-- start of PROVIDED DATA --
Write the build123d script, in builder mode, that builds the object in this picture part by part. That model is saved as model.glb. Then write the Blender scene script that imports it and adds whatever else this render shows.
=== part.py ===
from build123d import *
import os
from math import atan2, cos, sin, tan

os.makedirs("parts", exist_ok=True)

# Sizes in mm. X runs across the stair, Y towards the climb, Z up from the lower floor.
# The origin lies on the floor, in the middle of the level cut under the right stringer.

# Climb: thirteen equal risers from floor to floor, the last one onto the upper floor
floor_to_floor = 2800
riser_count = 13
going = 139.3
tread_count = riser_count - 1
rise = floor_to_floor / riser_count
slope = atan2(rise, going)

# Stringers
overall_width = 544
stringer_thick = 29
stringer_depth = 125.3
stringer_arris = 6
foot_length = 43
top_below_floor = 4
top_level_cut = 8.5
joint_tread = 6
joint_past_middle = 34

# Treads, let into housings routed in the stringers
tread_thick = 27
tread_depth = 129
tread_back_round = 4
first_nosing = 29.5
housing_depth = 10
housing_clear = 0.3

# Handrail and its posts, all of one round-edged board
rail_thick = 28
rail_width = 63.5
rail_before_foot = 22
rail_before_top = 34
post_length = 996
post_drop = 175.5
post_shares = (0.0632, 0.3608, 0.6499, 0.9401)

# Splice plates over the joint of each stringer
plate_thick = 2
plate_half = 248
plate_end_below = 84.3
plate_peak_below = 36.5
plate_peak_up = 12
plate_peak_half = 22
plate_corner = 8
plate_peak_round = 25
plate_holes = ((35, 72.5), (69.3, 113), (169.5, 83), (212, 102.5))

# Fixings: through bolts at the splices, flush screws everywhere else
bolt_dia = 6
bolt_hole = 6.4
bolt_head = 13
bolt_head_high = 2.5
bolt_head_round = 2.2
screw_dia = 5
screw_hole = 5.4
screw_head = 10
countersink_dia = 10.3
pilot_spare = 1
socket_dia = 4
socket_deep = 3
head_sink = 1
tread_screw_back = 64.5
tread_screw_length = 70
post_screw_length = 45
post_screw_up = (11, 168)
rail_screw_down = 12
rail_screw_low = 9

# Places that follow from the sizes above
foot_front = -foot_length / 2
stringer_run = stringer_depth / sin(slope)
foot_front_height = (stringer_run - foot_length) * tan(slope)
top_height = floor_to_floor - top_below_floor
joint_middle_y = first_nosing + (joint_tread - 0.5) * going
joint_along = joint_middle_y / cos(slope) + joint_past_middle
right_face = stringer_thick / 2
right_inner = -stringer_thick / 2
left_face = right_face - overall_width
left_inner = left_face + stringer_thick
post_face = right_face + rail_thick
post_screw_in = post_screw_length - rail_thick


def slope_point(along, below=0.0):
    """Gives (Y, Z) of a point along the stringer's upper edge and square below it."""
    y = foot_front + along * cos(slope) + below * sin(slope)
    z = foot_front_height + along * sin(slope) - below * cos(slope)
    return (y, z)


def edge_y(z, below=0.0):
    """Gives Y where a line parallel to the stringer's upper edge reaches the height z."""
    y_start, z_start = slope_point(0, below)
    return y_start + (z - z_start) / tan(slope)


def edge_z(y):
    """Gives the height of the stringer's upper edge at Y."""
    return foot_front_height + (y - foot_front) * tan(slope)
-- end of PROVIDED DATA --
## SHORT EXERCISE
Without changing anything, quote the lines from the top of the data to the line that contains "83), (212, 102.5))", including that line.

## RESPONSE FOR THIS EXERCISE
Write the build123d script, in builder mode, that builds the object in this picture part by part. That model is saved as model.glb. Then write the Blender scene script that imports it and adds whatever else this render shows.
=== part.py ===
from build123d import *
import os
from math import atan2, cos, sin, tan

os.makedirs("parts", exist_ok=True)

# Sizes in mm. X runs across the stair, Y towards the climb, Z up from the lower floor.
# The origin lies on the floor, in the middle of the level cut under the right stringer.

# Climb: thirteen equal risers from floor to floor, the last one onto the upper floor
floor_to_floor = 2800
riser_count = 13
going = 139.3
tread_count = riser_count - 1
rise = floor_to_floor / riser_count
slope = atan2(rise, going)

# Stringers
overall_width = 544
stringer_thick = 29
stringer_depth = 125.3
stringer_arris = 6
foot_length = 43
top_below_floor = 4
top_level_cut = 8.5
joint_tread = 6
joint_past_middle = 34

# Treads, let into housings routed in the stringers
tread_thick = 27
tread_depth = 129
tread_back_round = 4
first_nosing = 29.5
housing_depth = 10
housing_clear = 0.3

# Handrail and its posts, all of one round-edged board
rail_thick = 28
rail_width = 63.5
rail_before_foot = 22
rail_before_top = 34
post_length = 996
post_drop = 175.5
post_shares = (0.0632, 0.3608, 0.6499, 0.9401)

# Splice plates over the joint of each stringer
plate_thick = 2
plate_half = 248
plate_end_below = 84.3
plate_peak_below = 36.5
plate_peak_up = 12
plate_peak_half = 22
plate_corner = 8
plate_peak_round = 25
plate_holes = ((35, 72.5), (69.3, 113), (169.5, 83), (212, 102.5))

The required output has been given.